Unfortunately, the book was not a commercial success. (Simon & Schuster plans to republish it in the summer of 2022.) So Reynolds stepped away from writing and worked for several years in retail. But that time was not wasted. Reynolds says it allowed him real-world experience in "studying humans" he wouldn't have had otherwise. It cemented his belief that "everybody wants to feel seen."

More on YA author inspiration: 'The Hate U Give' author Angie Thomas says this YA novel is why she writes books for 'people like me'

Then one day Reynolds was visited by close friend Christopher Myers, son of the prolific children’s book author Walter Dean Myers. Christopher, an author and illustrator in his own right, told Reynolds his father was aging and urged him that "somebody's got to write those stories…write about the kids who may have seen some things that have caused them to be a little more walled. The kids who are too oftentimes inconvenient to love.”

So that is exactly what Reynolds did. He returned to writing and he wrote for those kids who were not seen. Both the industry and readers took note.

His 2014 novel “When I Was the Greatest,” a novel about a young man named Ali and his life in the Bedford-Stuyvesant neighborhood of New York City, would win the 2015 Coretta Scott King/John Steptoe Award for New Talent.

He would follow-up with two books published in 2015: "The Boy in the Black Suit," about a young man called Matt who works in a funeral home (which received a Coretta Scott King honor) and “All American Boys,” co-written with Brendan Kiely, about a Black teenager assaulted by a white officer. "Boys" won the inaugural Walter Dean Myers Award from We Need Diverse Books, a Coretta Scott King Honor and became a USA TODAY bestseller.

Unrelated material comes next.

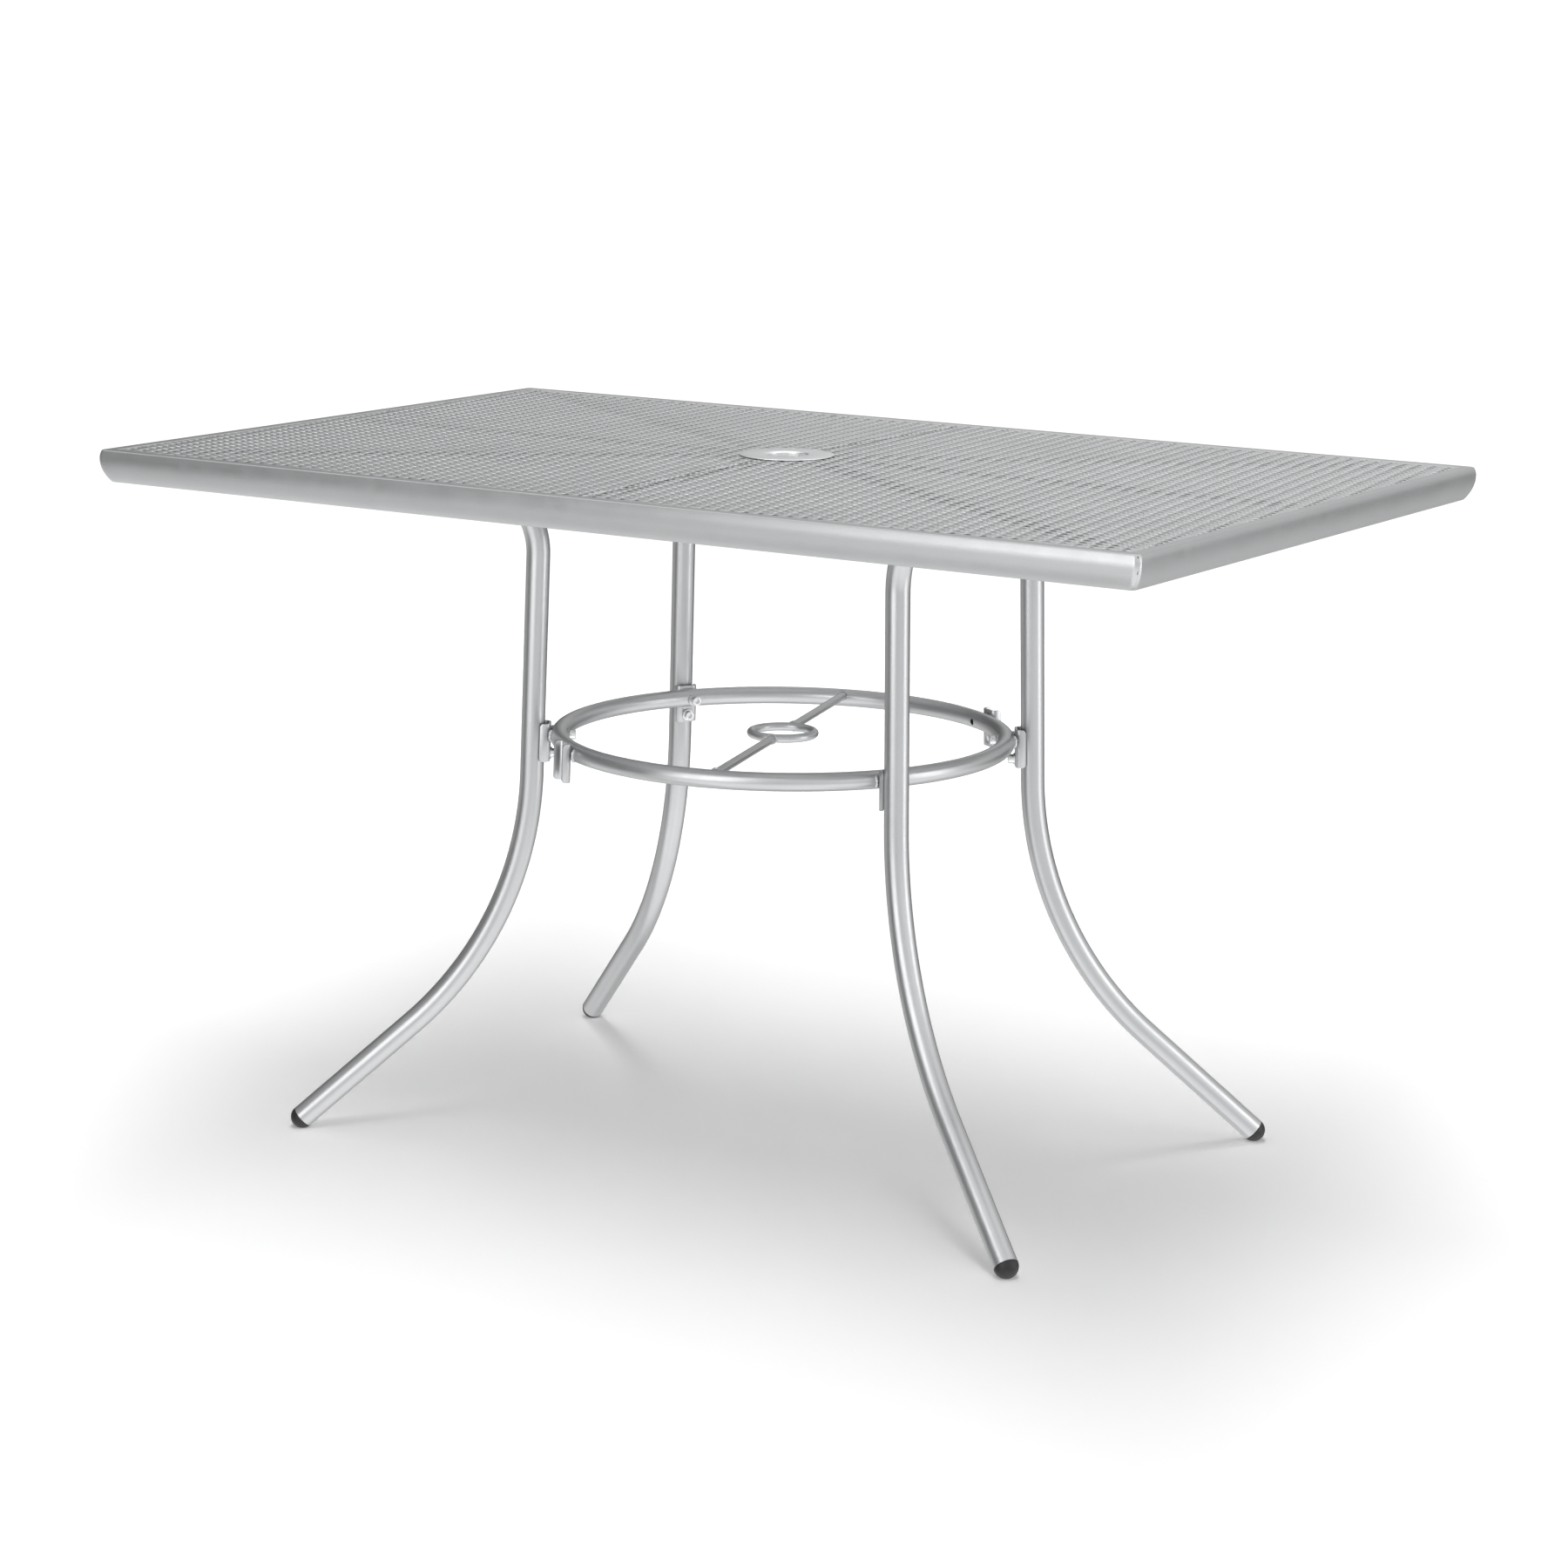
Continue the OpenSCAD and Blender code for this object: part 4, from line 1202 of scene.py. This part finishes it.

"Look Both Ways: A Tale Told in Ten Blocks," by Jason Reynolds
"Look Both Ways: A Tale Told in Ten Blocks," by Jason Reynolds

Many books would follow, including “As Brave As You,” “Long Way Down” and “Look Both Ways: A Tale Told in Ten Blocks” to name just a few. The awards would follow as well. Among them are the NAACP Image Award, the Newbery Honor, the Edgar Award, National Book Award finalist and winner of the 2021 Carnegie Medal. Currently he is the National Ambassador for Young People's Literature at the Library of Congress.

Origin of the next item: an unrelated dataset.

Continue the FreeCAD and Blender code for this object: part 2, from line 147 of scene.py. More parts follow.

Now, in such a diverse time for YA fiction, who does Reynolds find exciting? In addition to such stalwarts and early writers as Walter Dean Myers, Angela Johnson, Rita Williams-Garcia and Jacqueline Woodson, Reynolds sees magic in quite a few of his contemporaries.

“I think Kacen Callender is a brilliant writer," says Reynolds. “I think what (they are) doing with writing about the intersections of race, class, gender and sexuality is genius.” There is also Dhonielle Clayton, who writes Black fantasy and it's using Black tradition, Black folk tales. She’s brilliant.”

Reynolds is a fan of Tahereh Mafi, Sabaa Tahir and Aisha Saeed because “I love that they're showing people of South Asian and Muslim backgrounds.” And he calls Matt Mendez a "genius" for his “writing about the border down in Texas."

"I can do this forever,” he says of talking about his favorite authors.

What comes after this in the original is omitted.